Council staff outlined several capital and replacement priorities and described how the city has begun rotating replacements instead of deferring whole-system purchases. "So what we did is we implemented okay. We're gonna rotate these, you know, 6 or 8 at a time," Speaker 1 said about SCBA and equipment replacement planning.
Staff detailed recent sinking-fund and replacement spending: an irrigation control replacement phased at $50,000 per year for three years, a server-replacement schedule at $150,000 per year over three years, and rec-center roof work that still left remaining needs. Speaker 1 estimated a full SCBA replacement would cost roughly $650,000 and noted the city is pursuing grants to reduce that local burden.

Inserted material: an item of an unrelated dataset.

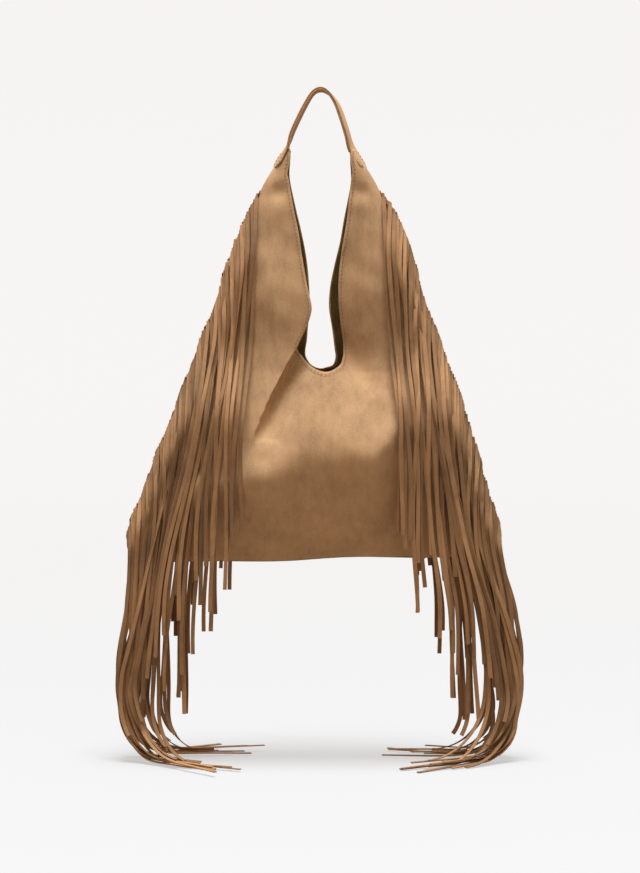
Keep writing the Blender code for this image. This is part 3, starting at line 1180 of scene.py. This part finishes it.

On streets, staff cited a pavement-condition assessment showing annual needs previously estimated at about $3.2 million but said bigger projects could push cumulative needs into the tens of millions: "That's not even close. Probably, I would say it's probably closer to the 16 to 18,000,000 now if we wanted to do something with it," Speaker 1 said.
Public safety projects tied to industrial-siting revenue and county agreements were discussed: staff said a long-term county contract will direct revenue toward a new fire apparatus; other programs noted included mental-health pilots and license-plate-reader cameras funded through grants.
Why it matters: The council must weigh whether to continue conservative budgeting and incremental replacements, or re-prioritize if new revenues materialize. Several members urged continuing grant work and regional coordination to maximize limited local funds.
Next steps: staff will keep pursuing grant funding, continue equipment rotation programs, and present more detailed sinking-fund scenarios to the finance committee.